Donors should be allowed to give unlimited amounts of money to political campaigns, former Florida Gov. Jeb Bush said in a 2012 congressional hearing. Bush also said campaigns should be required to fully disclose their donors.
“I love the idea of having campaigns be funded directly rather than indirectly and have no limits and total transparency,” Bush said. “If people were offended by a large donor, the candidate … would have to accept responsibility for the message and for the amount of money and for who gave it. That would be, for me, talking about markets rather than a government-controlled kind of response. That would be a better approach.”

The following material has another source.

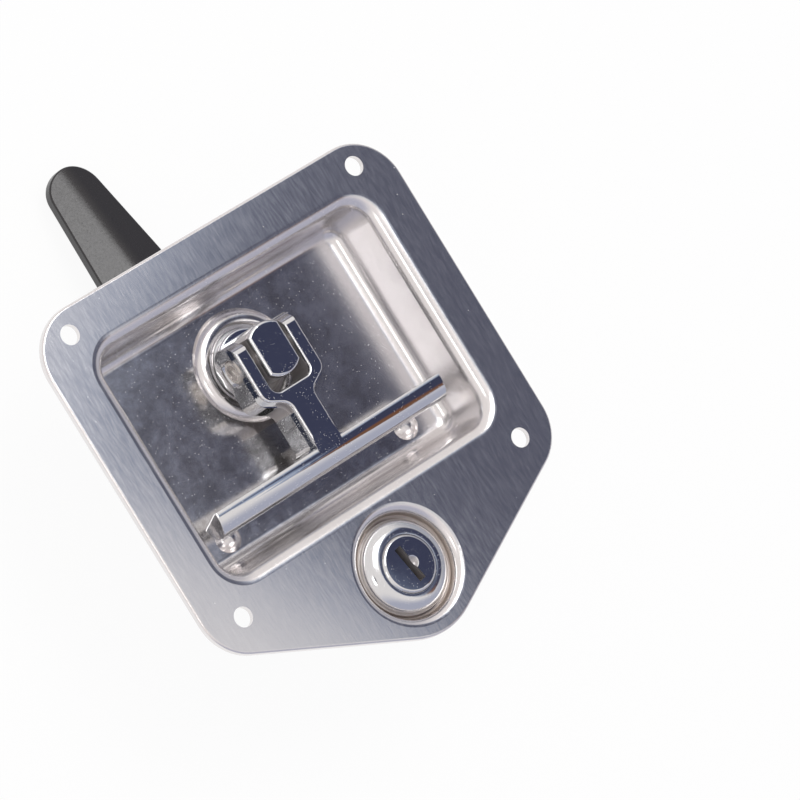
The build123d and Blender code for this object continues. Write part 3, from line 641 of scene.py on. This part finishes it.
def make_world():
    """White to the camera; a pale tent in reflections, warm on the camera's side and cooler on the others."""
    world = bpy.data.worlds.new("world")
    bpy.context.scene.world = world
    world.use_nodes = True
    tree = Tree(world.node_tree)
    path = tree.add("ShaderNodeLightPath")
    towards = tree.add("ShaderNodeTexCoord").outputs["Generated"]
    colour = (*TENT_COLOUR, 1.0)
    for part, (limits, tint) in zip(tree.parts(towards), TENT_TINTS):
        colour = tree.mix(tree.step(part, *limits), colour, (*tint, 1.0))
    room = tree.add("ShaderNodeBackground", sockets={"Color": colour, "Strength": 1.0})
    white = tree.add("ShaderNodeBackground", sockets={"Color": WHITE, "Strength": 1.0})
    both = tree.blend(path.outputs["Is Camera Ray"], room.outputs[0], white.outputs[0])
    tree.surface(both, "ShaderNodeOutputWorld")


def make_card(name, matrix, reach):
    """A flat card that only reflections see. Gives its tree, and the place across and along it in metres."""
    (left, right), (near, far) = reach
    mesh = bpy.data.meshes.new(name)
    mesh.from_pydata([(left, near, 0), (right, near, 0), (right, far, 0), (left, far, 0)], [], [(0, 1, 2, 3)])
    card = link(name, mesh)
    card.matrix_world = matrix
    material, tree = new_material(name)
    mesh.materials.append(material)
    card.visible_camera = False
    card.visible_diffuse = False
    card.visible_shadow = False
    across, along, _ = tree.parts(tree.place())
    return tree, across, along


def finish_card(tree, colour, opacity):
    """Gives a card its own light, clear where its opacity is nought."""
    light = tree.add("ShaderNodeEmission", sockets={"Color": colour})
    clear = tree.add("ShaderNodeBsdfTransparent")
    tree.surface(tree.blend(opacity, clear.outputs[0], light.outputs[0]))


def make_board():
    """Dark board over the +X side: a crisp bulging rim, paler next to it, brown at one end, and soft ends."""
    matrix = Matrix.Translation(BOARD_PLACE) @ Matrix.Rotation(math.radians(BOARD_TURN), 4, "Z")
    tree, across, along = make_card("board", matrix, BOARD_REACH)
    across = tree.math("ADD", across, tree.times(tree.step(along, *BULGE_ALONG), BULGE))
    inside = tree.times(
        tree.step(across, *RIM_ACROSS),
        tree.step(across, *FAR_ACROSS),
        tree.step(along, *TOP_ALONG),
        tree.step(along, *BOTTOM_ALONG),
    )
    deep = tree.times(tree.step(across, *DEEP_ACROSS), tree.step(along, *DEEP_ALONG))
    browned = tree.times(tree.step(along, *BROWN_ALONG), tree.step(across, *BROWN_ACROSS))
    colour = tree.mix(deep, (*PALE_COLOUR, 1.0), (*DEEP_COLOUR, 1.0))
    finish_card(tree, tree.mix(browned, colour, (*BROWN_COLOUR, 1.0)), inside)


def make_lens():
    """The dark camera itself, which faces that point at it reflect."""
    back = direction(CAMERA_AZIMUTH, CAMERA_ELEVATION)
    matrix = Matrix.Translation(LENS_DISTANCE * back) @ facing(back)
    tree, across, along = make_card("lens", matrix, 2 * [(-LENS_RADIUS, LENS_RADIUS)])
    opacity = tree.step(tree.reach(across, along), LENS_RADIUS, LENS_FULL_RADIUS)
    finish_card(tree, (*LENS_COLOUR, 1.0), opacity)


make_camera()
make_world()
make_floor()
make_board()
make_lens()
for lamp in LAMPS:
    make_lamp(*lamp)
dress_all()

bpy.context.scene.view_settings.view_transform = "Standard"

The concept of no limits, total transparency might sound radical. David Keating, the President of the Center for Competitive Politics says otherwise. Twelve states already have no limits on campaign contributions, and half the states have no limits on contributions to political parties.
“We had no campaign finance limits at the federal level until the mid 1970s, and our country did great for about 200 years with no campaign finance contribution laws at all,” Keating told the Washington Examiner.
Federal law currently limits individuals to donating $5,200 per federal candidate per election cycle.
Besides alleviating concerns over freedom of speech, the elimination of contribution limits would also greatly simplify the campaign finance system. Keating told the Washington Examiner that campaign finance laws “are so complicated they make the tax code look like a model of simplicity and clarity.” Limits lead to complex laws that are supposed to ensure limits cannot be evaded.
Bush’s call for total transparency also is not radical. Keating explained that campaigns must disclose all donors who give more than $200. “It’s pretty close to total transparency already,” Keating said. Requiring disclosure of donors under $200 would excessively burden campaigns. Small donors below that level have little individual influence on candidates, and disclosure of small donors would have little benefit to the public.
“As it relates to money in politics, we basically have parity,” Bush also commented. “Both sides effectively spend about the same amount of money if you total it all up.”
Data collected by the Center for Responsive Politics show President Obama’s campaign spent $250 million more than Mitt Romney’s campaign in 2012. However, adding outside spending and national party spending shows Republicans overall spent $1.2 billion to Democrats’ $1.1 billion on the presidential election in 2012.
Even though Bush suggested that campaign donations should not be limited, he added that Congress should not let donations affect their decisions. “I would suggest to you that Congress ought to show more self-restraint about allowing that influence to change policy,” Bush added.
Bush formally announced on Tuesday that he is considering a presidential run in 2016.